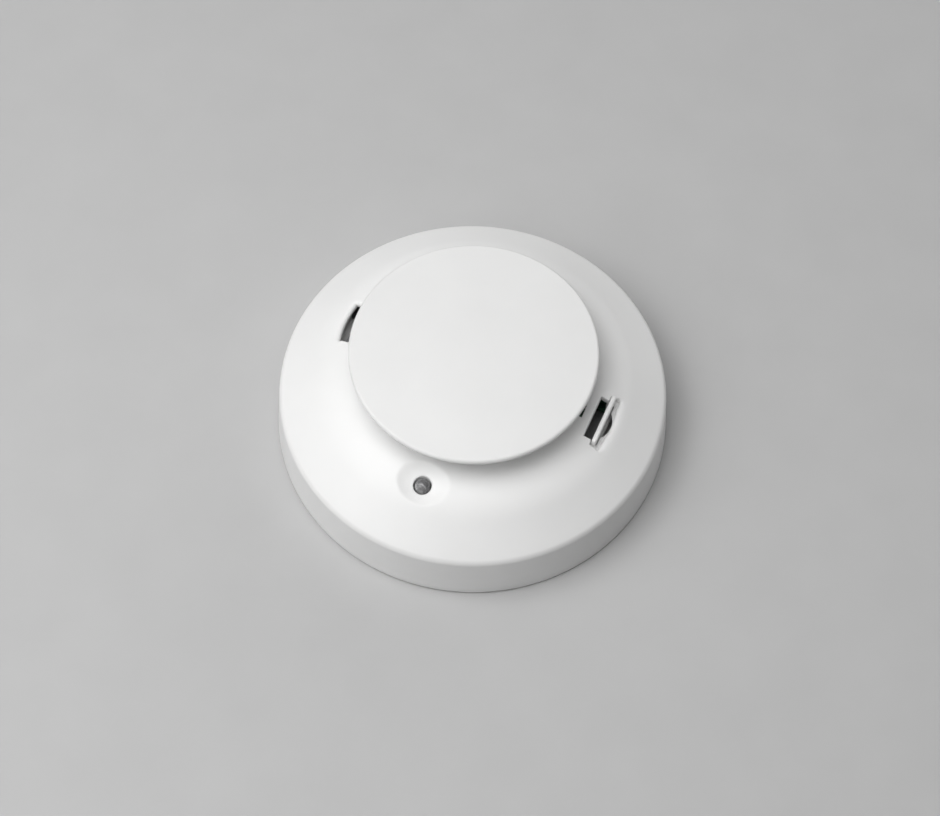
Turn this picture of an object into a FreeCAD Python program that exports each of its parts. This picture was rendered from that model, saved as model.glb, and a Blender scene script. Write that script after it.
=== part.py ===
import FreeCAD, Part
import math
import os

# Plug-in heat detector for a ceiling: a mounting base, and a head that turns and locks on it.
#
# Frame: millimetres. The origin is the centre of the base's back face, the one that meets the
# ceiling, and +Z runs away from that face towards the room. The indicator lamp is on the -Y side.
# Every piece is one solid, or one group of identical solids, written to its own file.
#
# Sub-parts that sit away from the axis are drawn on the +X axis, where x is the radius and y the
# tangent, and then turned about Z to their own place.

V = FreeCAD.Vector
ORIGIN = V(0, 0, 0)
X_AXIS = V(1, 0, 0)
Y_AXIS = V(0, 1, 0)
Z_AXIS = V(0, 0, 1)

# how far pieces of one moulding run into each other before they are joined
MERGE = 0.4

# ---- driving dimensions -------------------------------------------------------------------------

# outer cover: a nearly upright skirt, a rounded edge and a low dome with a flat top
COVER_R = 63.5
COVER_BOTTOM_Z = 0.8
SKIRT_DRAFT = 5.6
EDGE_ROUND_R = 3.0
DOME_TOP_Z = 30.5
DOME_FLAT_R = 35.0
DOME_ROUND_R = 29.3
DOME_SLOPE = 33.0
COVER_WALL = 2.0
COVER_HOLE_R = 20.0
RIB_R = (56.5, 60.4)
RIB_Z = (12.5, 18.5)
RIB_T = 1.6
RIB_COUNT = 6
FIRST_RIB_AZIMUTH = 40

# cap over the heat sensor
CAP_R = 38.7
CAP_RIM_Z = 42.1
CAP_RIM_T = 2.2
CAP_CROWN = 1.6
CAP_POCKET_R = 18.4
CAP_POCKET_DEPTH = 1.4
PEG_R = 1.5
PEG_LENGTH = 5.0
PEG_HOLE_EXTRA_DEPTH = 0.5

# cage of vanes that holds the cap up and lets the air through
CAGE_FOOT_R = (18.2, 30.5)
CAGE_FOOT_T = 1.2
VANE_R = (19.0, 29.5)
VANE_T = 1.6
VANE_COUNT = 8
VANE_PITCH = 360 / VANE_COUNT
FIRST_VANE_AZIMUTH = VANE_PITCH / 2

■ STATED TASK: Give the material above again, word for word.

■ FULL RESPONSE:
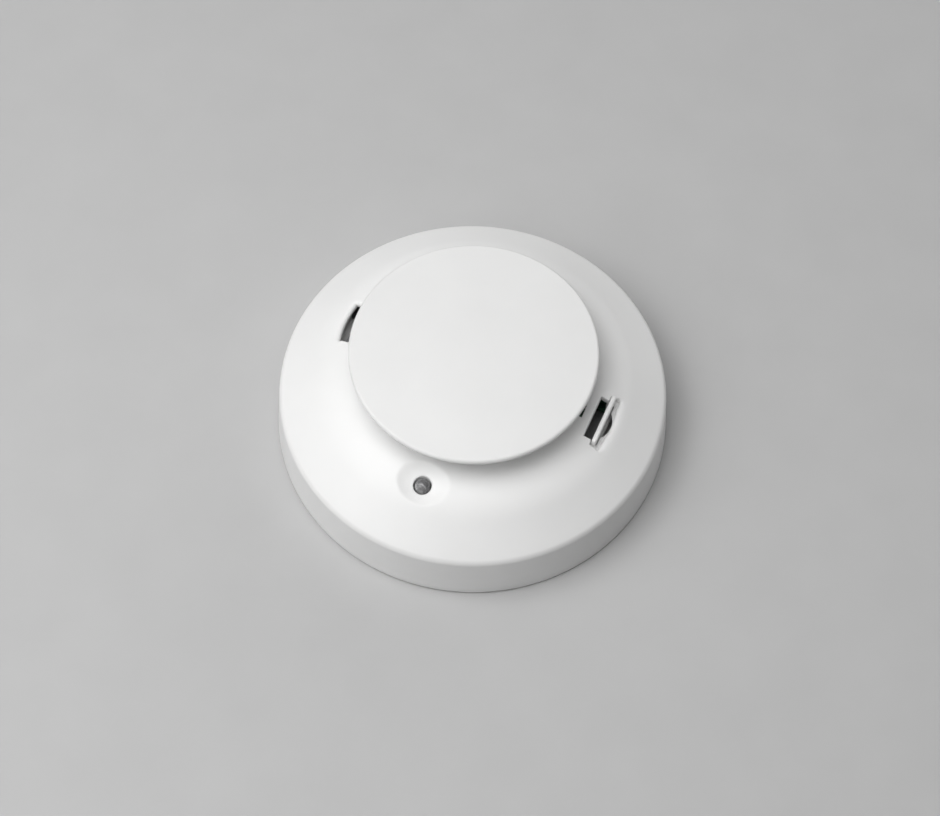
Turn this picture of an object into a FreeCAD Python program that exports each of its parts. This picture was rendered from that model, saved as model.glb, and a Blender scene script. Write that script after it.
=== part.py ===
import FreeCAD, Part
import math
import os

# Plug-in heat detector for a ceiling: a mounting base, and a head that turns and locks on it.
#
# Frame: millimetres. The origin is the centre of the base's back face, the one that meets the
# ceiling, and +Z runs away from that face towards the room. The indicator lamp is on the -Y side.
# Every piece is one solid, or one group of identical solids, written to its own file.
#
# Sub-parts that sit away from the axis are drawn on the +X axis, where x is the radius and y the
# tangent, and then turned about Z to their own place.

V = FreeCAD.Vector
ORIGIN = V(0, 0, 0)
X_AXIS = V(1, 0, 0)
Y_AXIS = V(0, 1, 0)
Z_AXIS = V(0, 0, 1)

# how far pieces of one moulding run into each other before they are joined
MERGE = 0.4

# ---- driving dimensions -------------------------------------------------------------------------

# outer cover: a nearly upright skirt, a rounded edge and a low dome with a flat top
COVER_R = 63.5
COVER_BOTTOM_Z = 0.8
SKIRT_DRAFT = 5.6
EDGE_ROUND_R = 3.0
DOME_TOP_Z = 30.5
DOME_FLAT_R = 35.0
DOME_ROUND_R = 29.3
DOME_SLOPE = 33.0
COVER_WALL = 2.0
COVER_HOLE_R = 20.0
RIB_R = (56.5, 60.4)
RIB_Z = (12.5, 18.5)
RIB_T = 1.6
RIB_COUNT = 6
FIRST_RIB_AZIMUTH = 40

# cap over the heat sensor
CAP_R = 38.7
CAP_RIM_Z = 42.1
CAP_RIM_T = 2.2
CAP_CROWN = 1.6
CAP_POCKET_R = 18.4
CAP_POCKET_DEPTH = 1.4
PEG_R = 1.5
PEG_LENGTH = 5.0
PEG_HOLE_EXTRA_DEPTH = 0.5

# cage of vanes that holds the cap up and lets the air through
CAGE_FOOT_R = (18.2, 30.5)
CAGE_FOOT_T = 1.2
VANE_R = (19.0, 29.5)
VANE_T = 1.6
VANE_COUNT = 8
VANE_PITCH = 360 / VANE_COUNT
FIRST_VANE_AZIMUTH = VANE_PITCH / 2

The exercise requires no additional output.